Challenge: Every line of the material is to be repeated exactly as it stands.

Data excerpt:

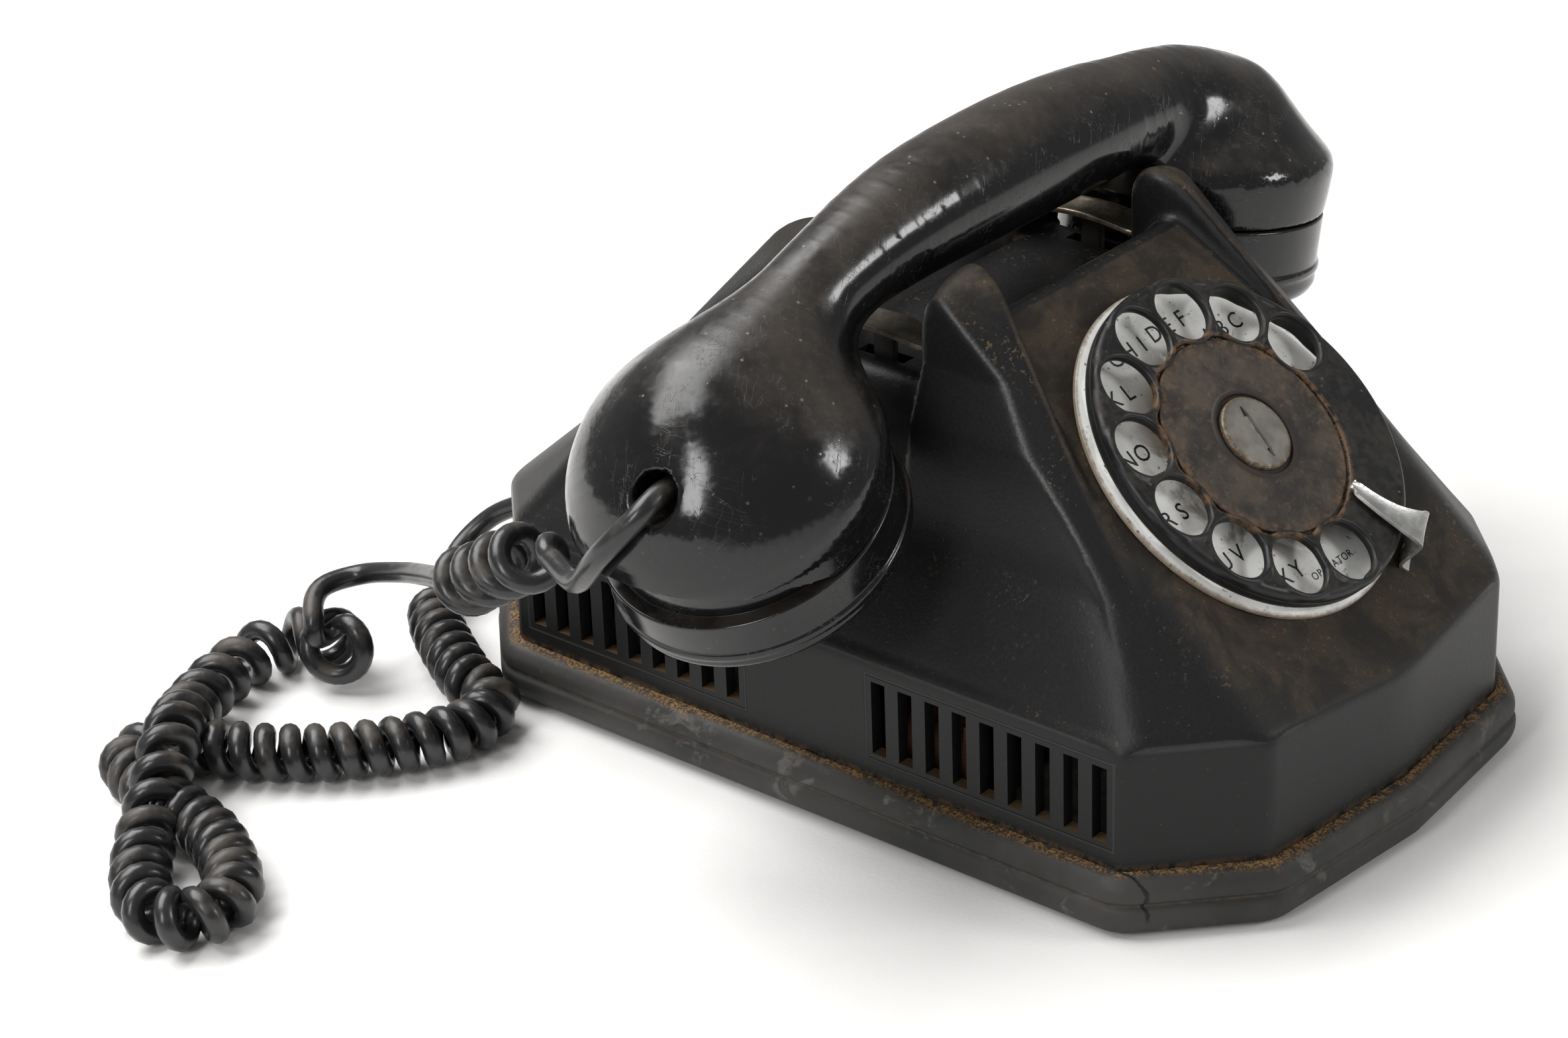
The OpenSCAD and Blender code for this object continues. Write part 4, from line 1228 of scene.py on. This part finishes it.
def makeHandset(s):
    field = handsetField(s)
    low, high = s["room"]
    paint = handsetPaint("handsetBakelite", s["chips"])
    piece = mouldedForm("handsetHandle", field, low, high, s["net"], paint)
    exactNormals(piece, field)
    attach(piece, "handset")
    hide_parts("handset_handle")
    makeCap("transmitterCap", transmitterSet, capSet["transmitterCap"], "transmitter_cap", capSet)
    makeCap("receiverCap", receiverSet, capSet["receiverCap"], "receiver_cap", capSet)
    print("handset:", len(piece.data.polygons), "faces")


makeHandset(handsetSet)


# dial

dialSet = {
    "wheelRadius": 38.1, "wheelThick": 1.8, "rimDeep": 4.6, "rimThick": 1.7,
    "holes": 10, "holeRing": 30.2, "holeRadius": 6.5, "firstHole": 23.4, "holeStep": 27.56,
    "lip": 0.45, "cardRoom": 23.7, "cardDeep": 1.0,
    "net": 0.42, "wheelRoom": ((-39.5, -39.5, -5.8), (39.5, 39.5, 1.6)),
    "cardRadius": 22.9, "hubRadius": 8.5, "slotAngle": 85.0,
    # the worn slot: its length and its width at even steps along it
    "slotLong": 12.4, "slotWidths": (0.35, 0.75, 0.85, 0.6, 0.95, 0.8, 0.3),
    "plateRadius": 39.3, "plateTop": -5.7, "plateLow": -6.9,
    "letters": ["", "ABC", "DEF", "GHI", "JKL", "MNO", "PRS", "TUV", "WXY", "OPERATOR"],
    "letterHigh": 5.4, "letterStep": 4.7, "smallHigh": 2.4, "smallStep": 1.8,
}


def wheelPaint():
    paint = Paint("wheelEnamel", rough=0.42, specular=0.35)
    broad = paint.cloud(60.0, 4.0, 0.6)
    fine = paint.cloud(500.0, 4.0, 0.65)
    nz = paint.axes(paint.normal)[2]
    face = nz.step(0.55, 0.72)
    film = (broad * 0.55 + fine * 0.45 + face * 0.08).step(0.5, 0.72)
    toCard = paint.distance(tuple(onDial.translation * mm))
    ringDirt = 1.0 - (toCard - 0.0238).size().step(0.0002, 0.0011)
    speck = paint.dots(650.0, 0.1, 0.24)
    base = paint.blend(film * 0.5 * face, (0.006, 0.006, 0.0063), (0.04, 0.032, 0.024))
    base = paint.blend(speck * 0.6 * face, base, (0.14, 0.1, 0.065))
    base = paint.blend(ringDirt * fine.step(0.35, 0.6) * 0.9, base, (0.11, 0.06, 0.028))
    paint.wear(
        colour=base, rough=0.34 + film * 0.28 + fine * 0.1,
        bump=paint.relief(fine * 0.5 + speck * 0.7, 0.0001, 0.5),
    )
    return paint.material


def platePaint():
    paint = Paint("plateEnamel", rough=0.35, coat=0.25)
    away = paint.distance(tuple((onDial @ Vector((0, 0, dialSet["plateTop"]))) * mm))
    smudge = paint.cloud(70.0, 5.0, 0.65, 0.5)
    fine = paint.cloud(480.0, 4.0, 0.7)
    edge = (away + (fine - 0.5) * 0.0012).step(0.0383, 0.0393)
    inner = 1.0 - (away + (smudge - 0.5) * 0.012).step(0.0215, 0.029)
    speck = paint.dots(620.0, 0.12, 0.24) + fine.step(0.62, 0.68) * 0.7
    base = paint.blend(smudge.step(0.42, 0.75), (0.93, 0.93, 0.9), (0.66, 0.65, 0.6))
    base = paint.blend(inner * smudge.step(0.4, 0.55) * 0.85, base, (0.2, 0.15, 0.1))
    base = paint.blend(speck.atMost(1.0) * 0.85, base, (0.12, 0.08, 0.05))
    base = paint.blend(edge * 0.9, base, (0.13, 0.085, 0.04))
    paint.wear(
        colour=base, rough=0.3 + smudge * 0.3,
        bump=paint.relief(fine * 0.2 + speck - edge * 0.5, 0.0001, 0.4),
    )
    return paint.material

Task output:
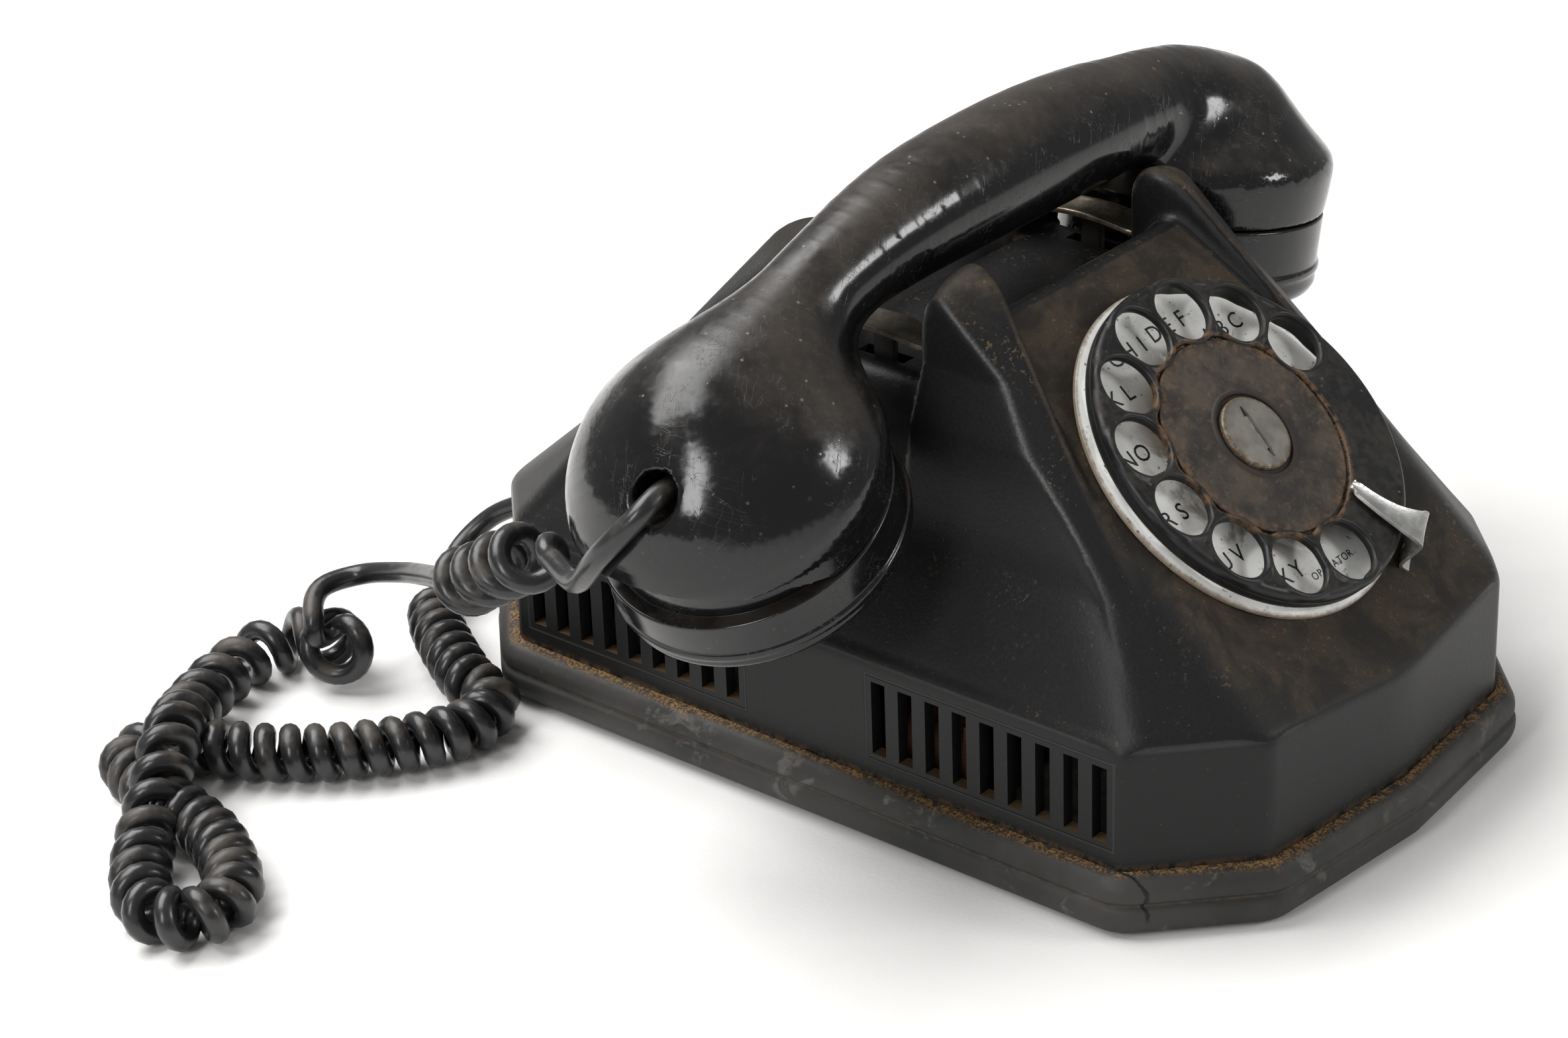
The OpenSCAD and Blender code for this object continues. Write part 4, from line 1228 of scene.py on. This part finishes it.
def makeHandset(s):
    field = handsetField(s)
    low, high = s["room"]
    paint = handsetPaint("handsetBakelite", s["chips"])
    piece = mouldedForm("handsetHandle", field, low, high, s["net"], paint)
    exactNormals(piece, field)
    attach(piece, "handset")
    hide_parts("handset_handle")
    makeCap("transmitterCap", transmitterSet, capSet["transmitterCap"], "transmitter_cap", capSet)
    makeCap("receiverCap", receiverSet, capSet["receiverCap"], "receiver_cap", capSet)
    print("handset:", len(piece.data.polygons), "faces")


makeHandset(handsetSet)


# dial

dialSet = {
    "wheelRadius": 38.1, "wheelThick": 1.8, "rimDeep": 4.6, "rimThick": 1.7,
    "holes": 10, "holeRing": 30.2, "holeRadius": 6.5, "firstHole": 23.4, "holeStep": 27.56,
    "lip": 0.45, "cardRoom": 23.7, "cardDeep": 1.0,
    "net": 0.42, "wheelRoom": ((-39.5, -39.5, -5.8), (39.5, 39.5, 1.6)),
    "cardRadius": 22.9, "hubRadius": 8.5, "slotAngle": 85.0,
    # the worn slot: its length and its width at even steps along it
    "slotLong": 12.4, "slotWidths": (0.35, 0.75, 0.85, 0.6, 0.95, 0.8, 0.3),
    "plateRadius": 39.3, "plateTop": -5.7, "plateLow": -6.9,
    "letters": ["", "ABC", "DEF", "GHI", "JKL", "MNO", "PRS", "TUV", "WXY", "OPERATOR"],
    "letterHigh": 5.4, "letterStep": 4.7, "smallHigh": 2.4, "smallStep": 1.8,
}


def wheelPaint():
    paint = Paint("wheelEnamel", rough=0.42, specular=0.35)
    broad = paint.cloud(60.0, 4.0, 0.6)
    fine = paint.cloud(500.0, 4.0, 0.65)
    nz = paint.axes(paint.normal)[2]
    face = nz.step(0.55, 0.72)
    film = (broad * 0.55 + fine * 0.45 + face * 0.08).step(0.5, 0.72)
    toCard = paint.distance(tuple(onDial.translation * mm))
    ringDirt = 1.0 - (toCard - 0.0238).size().step(0.0002, 0.0011)
    speck = paint.dots(650.0, 0.1, 0.24)
    base = paint.blend(film * 0.5 * face, (0.006, 0.006, 0.0063), (0.04, 0.032, 0.024))
    base = paint.blend(speck * 0.6 * face, base, (0.14, 0.1, 0.065))
    base = paint.blend(ringDirt * fine.step(0.35, 0.6) * 0.9, base, (0.11, 0.06, 0.028))
    paint.wear(
        colour=base, rough=0.34 + film * 0.28 + fine * 0.1,
        bump=paint.relief(fine * 0.5 + speck * 0.7, 0.0001, 0.5),
    )
    return paint.material


def platePaint():
    paint = Paint("plateEnamel", rough=0.35, coat=0.25)
    away = paint.distance(tuple((onDial @ Vector((0, 0, dialSet["plateTop"]))) * mm))
    smudge = paint.cloud(70.0, 5.0, 0.65, 0.5)
    fine = paint.cloud(480.0, 4.0, 0.7)
    edge = (away + (fine - 0.5) * 0.0012).step(0.0383, 0.0393)
    inner = 1.0 - (away + (smudge - 0.5) * 0.012).step(0.0215, 0.029)
    speck = paint.dots(620.0, 0.12, 0.24) + fine.step(0.62, 0.68) * 0.7
    base = paint.blend(smudge.step(0.42, 0.75), (0.93, 0.93, 0.9), (0.66, 0.65, 0.6))
    base = paint.blend(inner * smudge.step(0.4, 0.55) * 0.85, base, (0.2, 0.15, 0.1))
    base = paint.blend(speck.atMost(1.0) * 0.85, base, (0.12, 0.08, 0.05))
    base = paint.blend(edge * 0.9, base, (0.13, 0.085, 0.04))
    paint.wear(
        colour=base, rough=0.3 + smudge * 0.3,
        bump=paint.relief(fine * 0.2 + speck - edge * 0.5, 0.0001, 0.4),
    )
    return paint.material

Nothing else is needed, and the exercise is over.